There’s a big reason people will remember this year’s Memorial Day and it won’t be a happy one.
Memorial Day brings with it the unofficial start of summer: vacations, barbecues, and driving.
With Americans more or less indifferent to any more variations of the coronavirus and chomping at the bit for a return to “normal,” plenty of folks are poised to hit the roads for the holiday.
But there’s a huge damper hanging over things that’s going to make this Memorial Day memorable in a not so pleasant way.
No surprise, it’s gasoline prices.
Everybody’s pretty used to the idea that gasoline prices go up in summer. There is, after all, usually a lot more demand.
But gasoline was on a long steady rise even before the onset of Russia’s invasion of Ukraine in February.
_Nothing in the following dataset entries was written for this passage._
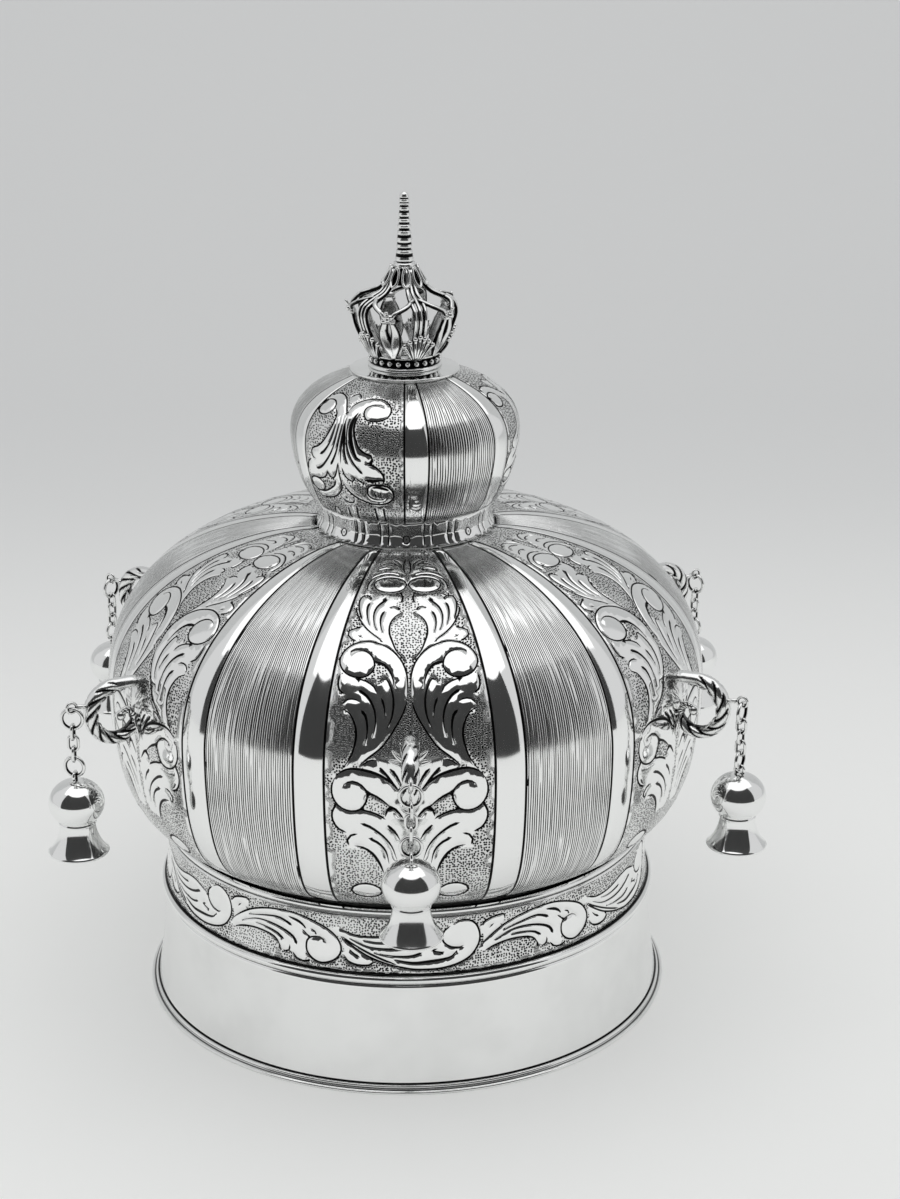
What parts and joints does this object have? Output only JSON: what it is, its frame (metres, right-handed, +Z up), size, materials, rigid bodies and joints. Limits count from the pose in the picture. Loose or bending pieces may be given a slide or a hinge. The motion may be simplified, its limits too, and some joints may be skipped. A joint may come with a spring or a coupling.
{
  "type": "torah crown",
  "caption": "Hollow silver crown for a scroll: round collar, domed body with engraved panels, bells hung from scroll arms, bulb and small openwork crown on top.",
  "frame": {"origin": "middle of the foot ring's underside, on the surface the crown stands on", "axes": "+Z up along the crown's axis; -Y is the front, where the first arm points"},
  "size_m": [0.256, 0.2924, 0.3045],
  "materials": {
    "polished_silver": "bright mirror polish with fine wear",
    "engraved_silver": "bright silver with black oxidised engraving and matted grounds",
    "cast_silver": "cast silver, bright on the crests, oxidised in the hollows",
    "wire_silver": "drawn silver wire, slightly tarnished"
  },
  "bodies": {
    "root": {"foot_ring": "polished_silver", "collar": "polished_silver", "collar_moulding": "polished_silver", "engraved_band": "engraved_silver", "seat_ring": "polished_silver", "dome": "engraved_silver", "bulb": "engraved_silver", "cap": "polished_silver", "mini_crown": "cast_silver", "spire": "cast_silver", "arm_1": "cast_silver", "ring_top_1": "wire_silver", "link_a_1": "wire_silver", "link_b_1": "wire_silver", "link_c_1": "wire_silver", "ring_low_1": "wire_silver", "bell_1": "polished_silver", "arm_2": "cast_silver", "ring_top_2": "wire_silver", "link_a_2": "wire_silver", "link_b_2": "wire_silver", "link_c_2": "wire_silver", "ring_low_2": "wire_silver", "bell_2": "polished_silver", "arm_3": "cast_silver", "ring_top_3": "wire_silver", "link_a_3": "wire_silver", "link_b_3": "wire_silver", "link_c_3": "wire_silver", "ring_low_3": "wire_silver", "bell_3": "polished_silver", "arm_4": "cast_silver", "ring_top_4": "wire_silver", "link_a_4": "wire_silver", "link_b_4": "wire_silver", "link_c_4": "wire_silver", "ring_low_4": "wire_silver", "bell_4": "polished_silver", "arm_5": "cast_silver", "ring_top_5": "wire_silver", "link_a_5": "wire_silver", "link_b_5": "wire_silver", "link_c_5": "wire_silver", "ring_low_5": "wire_silver", "bell_5": "polished_silver", "arm_6": "cast_silver", "ring_top_6": "wire_silver", "link_a_6": "wire_silver", "link_b_6": "wire_silver", "link_c_6": "wire_silver", "ring_low_6": "wire_silver", "bell_6": "polished_silver"}
  },
  "joints": []
}
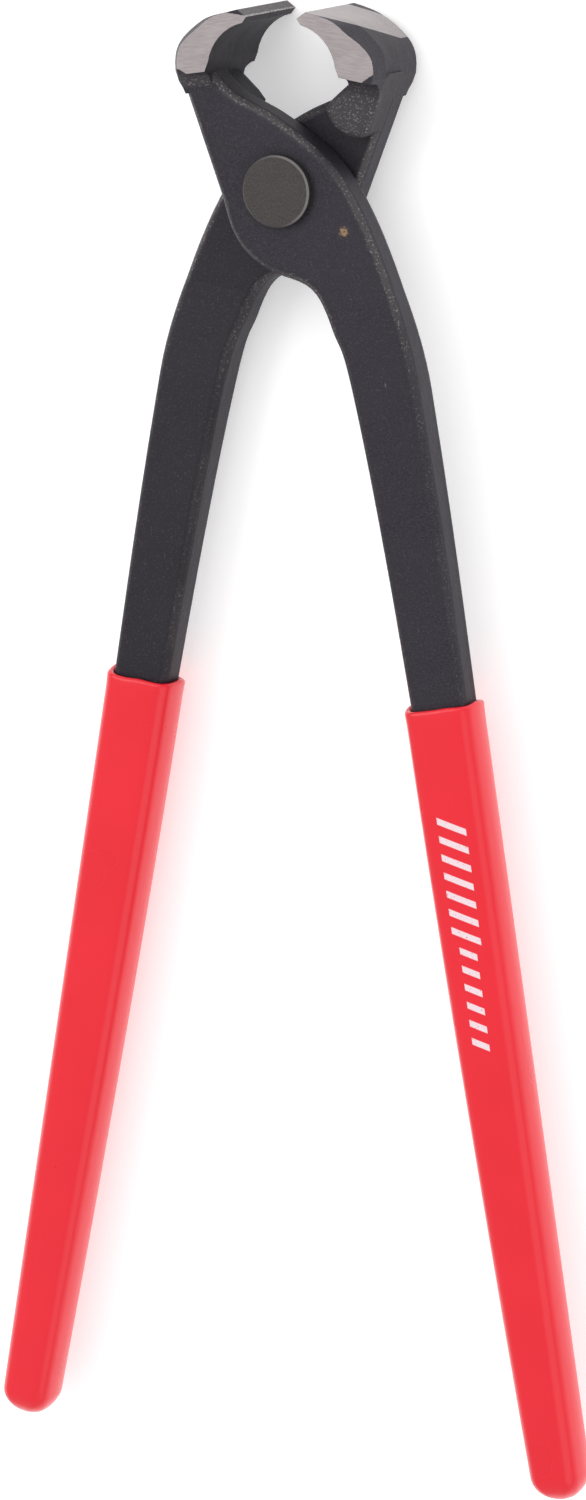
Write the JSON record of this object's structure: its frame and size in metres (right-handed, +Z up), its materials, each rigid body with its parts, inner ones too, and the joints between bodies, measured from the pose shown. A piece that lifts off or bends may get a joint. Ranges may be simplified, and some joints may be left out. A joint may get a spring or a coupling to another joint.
{
  "type": "end-nipper pincers",
  "caption": "Long-handled end-nipper pincers: forged levers on a rivet, wide nipping jaws, dipped sleeves over the arms.",
  "frame": {"origin": "middle of the rest pose's footprint, on the surface the tool lies on", "axes": "+Y towards the jaws along the tool, +Z up through the rivet, +X across the handles"},
  "size_m": [0.1204, 0.2738, 0.0222],
  "materials": {
    "forged_steel": "black phosphate on forged steel, ground bright on the jaws",
    "rivet_steel": "dark bronze-grey, fine grain, worn rim",
    "dipped_vinyl": "glossy red dipped coating"
  },
  "bodies": {
    "front": {"front_lever": "forged_steel", "rivet": "rivet_steel", "right_grip": "dipped_vinyl"},
    "rear": {"rear_lever": "forged_steel", "left_grip": "dipped_vinyl"}
  },
  "joints": [
    {"name": "jaw_pivot", "type": "hinge", "parent": "front", "child": "rear", "pos_m": [0, 0.10464, 0.0111], "axis": [0, 0, 1], "range_deg": [-46, 17.5]}
  ]
}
“In most months from mid-2020 through February 2022, petroleum consumption was more than petroleum production globally, leading to declining oil stocks and causing a steady increase in the price of crude oil and retail petroleum products,” the Energy Information Administration said in its summer fuels outlook this month.
Since then, of course, oil prices, and therefore gasoline prices, have soared, as less Russian oil is available on the world market.
“The ultimate price U.S. consumers pay for gasoline and diesel this summer will depend on the course of global oil supply and demand in the coming months, which are very uncertain,” the EIA added.
Whatever the price is, in nominal terms it’s at record levels. The AAA’s national average price per gallon of gasoline hit $4.60 on May 26, a day before the holiday weekend gets underway.
That’s well above where its been around Memorial Day this century, though there have been fluctuations over the years, based on data from the St. Louis Federal Reserve.
Adding to the pressure on prices, the EIA forecasts that “U.S. gasoline consumption will average 9.2 million barrels per day (b/d), up 0.8% from last summer.”
Over the entire second and third quarter periods the agency sees retail regular gas averaging $3.84 a gallon nationwide, vs. $3.06 in 2022. Of course that means gasoline will have to come down a lot later this year.